Rezension

Das Wort mit K

Streulicht - Deniz Ohde

Streulicht
von Deniz Ohde

Das Wort mit K bekommt sie schon als kleines Mädchen zu hören, ohne es zu verstehen, und die Mutter will sie beruhigen: Nein, du kannst nicht gemeint sein, du bist Deutsche. Aber schon ihr Vorname verrät ihren Migrationshintergrund und wird daher zum Geheimnamen, für die Öffentlichkeit anders ausgesprochen und so einem vertrauten Namen angepasst.

Die nicht mit Namen genannte Protagonistin (vielleicht Deniz - Denise?) stammt aus einem Arbeiterhaushalt: Der Vater schuftet, säuft zu viel und ist voller Misstrauen gegen die Umwelt. Besuch darf es nicht geben; er wäre sicher auch befremdet von diesem Messie-Haushalt, in dem nichts weggeworfen werden darf. Die Mutter stammt aus der Türkei, sie ist ausgebrochen aus ihrem alten Leben, doch nun findet sie sich in einer Ehe mit einem Mann wieder, der mit Geschirr wirft. Das Mädchen hat zwei deutsche Freunde, den Jungen "Pikka" und das Mädchen "Sophia", das vorbildmäßig wie das gleichnamige Kind aus dem Lesebuch lebt: Behütet, mit gesunden Lebensmitteln ernährt, mit Reit- und Ballettstunden. Selbstverständlich gehen die beiden nach der Grundschule auf das Gymnasium, und auch die Erzählerin geht mit, doch dort hat sie keine Chance: Schnell ist sie abgestempelt, passt nicht in die vorgefertigte Schublade, und sie macht sich dieses Fremdbild zu eigen - unsicher, verschüchtert, an sich selbst zweifelnd kann sie die erwarteten Leistungen nicht bringen und muss die Schule verlassen. Es ist ein mühsamer Weg über die Abendschule und das Aufbaugymnasium bis zum Abitur, auf dem ihr immer wieder Steine in den Weg gelegt werden.

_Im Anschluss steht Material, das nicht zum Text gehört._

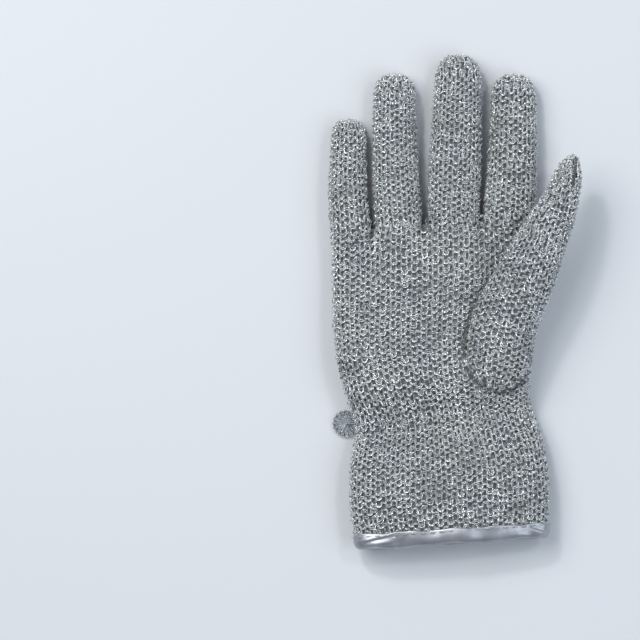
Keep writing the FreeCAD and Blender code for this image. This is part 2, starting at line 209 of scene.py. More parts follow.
class Skin:
    """A tube's outer surface as a grid: s is the share of the way round, v the distance along it in mm."""

    def __init__(self, rows, change=None, open_end=False):
        rows = np.array(rows)
        fine = along_weights(len(rows), np.linspace(0, len(rows) - 3, FINE_ROWS))
        turn = round_weights(np.arange(AROUND * 2) / (AROUND * 2))
        rings = np.einsum("vr,rkc,ak->vac", fine, rows, turn)
        rings = np.array([self.even(ring) for ring in rings])
        gaps = np.linalg.norm(np.diff(rings, axis=0), axis=2).mean(axis=1)
        at = np.concatenate([[0.0], np.cumsum(gaps)])
        self.length = at[-1]
        self.reach = self.length + OPEN_REACH if open_end else self.length - END_GAP
        stations = np.arange(0.0, self.length, STEP)
        index = np.clip(np.searchsorted(at, stations) - 1, 0, len(at) - 2)
        share = ((stations - at[index]) / np.maximum(at[index + 1] - at[index], 1e-9))[:, None, None]
        self.points = rings[index] * (1 - share) + rings[index + 1] * share
        self.centres = self.points.mean(axis=1)
        if change is not None:
            self.points = change(self)
        across = np.roll(self.points, -1, axis=1) - np.roll(self.points, 1, axis=1)
        along = np.gradient(self.points, axis=0)
        normals = np.cross(along, across)
        size = np.linalg.norm(normals, axis=2, keepdims=True)
        self.normals = normals / np.maximum(size, 1e-9)
        self.girth = np.linalg.norm(np.roll(self.points, -1, axis=1) - self.points, axis=2).sum(axis=1)

    @staticmethod
    def even(ring):
        """The ring's points spaced evenly along its length."""
        closed = np.vstack([ring, ring[:1]])
        at = np.concatenate([[0.0], np.cumsum(np.linalg.norm(np.diff(closed, axis=0), axis=1))])
        if at[-1] < 1e-6:
            return ring[::2]
        wanted = np.arange(AROUND) / AROUND * at[-1]
        return np.stack([np.interp(wanted, at, closed[:, axis]) for axis in range(3)], axis=1)

    def sample(self, s, v, lift):
        """Points and outward normals at s and v, lifted off the surface."""
        row = np.asarray(v) / STEP
        low = np.clip(np.floor(row).astype(int), 0, len(self.points) - 2)
        f = (row - low)[:, None]
        column = (np.asarray(s) % 1.0) * AROUND
        left = np.floor(column).astype(int) % AROUND
        right = (left + 1) % AROUND
        g = (column - np.floor(column))[:, None]

        def read(grid, along):
            near = grid[low, left] * (1 - g) + grid[low, right] * g
            far = grid[low + 1, left] * (1 - g) + grid[low + 1, right] * g
            return near * (1 - along) + far * along

        normal = read(self.normals, np.clip(f, 0, 1))
        normal /= np.maximum(np.linalg.norm(normal, axis=1, keepdims=True), 1e-9)
        return read(self.points, f) + normal * np.asarray(lift)[:, None], normal

    def station(self, axis, value):
        """The distance along the tube at which its centre line reaches value along axis."""
        return float(np.interp(value, self.centres @ np.asarray(axis), np.arange(len(self.centres)) * STEP))

    def girth_at(self, v):
        return float(np.interp(v, np.arange(len(self.girth)) * STEP, self.girth))

    def tree(self):
        """For asking how deep a point lies inside the tube."""
        grid = self.points[::4, ::4]
        rings, count = grid.shape[:2]
        corners = [tuple(p) for p in grid.reshape(-1, 3)]
        faces = []
        for here in range(0, (rings - 1) * count, count):
            there = here + count
            for k in range(count):
                j = (k + 1) % count
                faces.append((here + k, there + k, there + j, here + j))
        return BVHTree.FromPolygons(corners, faces)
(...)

Ein solcher Lebensweg ist sicherlich nicht neu - aber er ist nach wie vor aktuelle Realität. Integration findet nicht statt; selbst völlig einseitige Anpassung verhilft nicht zu Akzeptanz. Das bildungsferne Arbeitermilieu, das von Alkohol und Gewalt geprägt ist, und gleichzeitig der Migrationshintergrund lassen die angebliche Chancengleichheit als Farce erscheinen. Empörend die Lehrer, die keinerlei Verständnis für das Mädchen aufbringen; der Gipfel ist ein Referendar, der ihr auf dem Aufbaugymnasium eine schlechtere Note gibt, weil sie ja schon älter sei als die Klassenkameraden und daher eigentlich mehr leisten müsse. Am schlimmsten aber sind für mich die beiden vermeintlichen Freunde: Selbst sie stecken das Mädchen in eine Schublade.

Deniz Ohde beschreibt in ihrem Debutroman eine Entwicklungsgeschichte und einen Kampf um Bildung, der in manchen Aspekten an Ulla Hahns "Das verborgene Wort" erinnert. Hier ist allerdings keine innerliche Verbundenheit zu den Bildungsinhalten zu erkennen; Ohde zeichnet eher ein Ringen um Identität. Das gelingt ihr aber mit einprägsamen Bildern und in geschliffener Sprache.

Das Buch steht auf der Nominierungsliste zum Deutschen Buchpreis 2020 und hat es bis auf die shortlist geschafft. Ich hoffe auf weitere Romane der Autorin.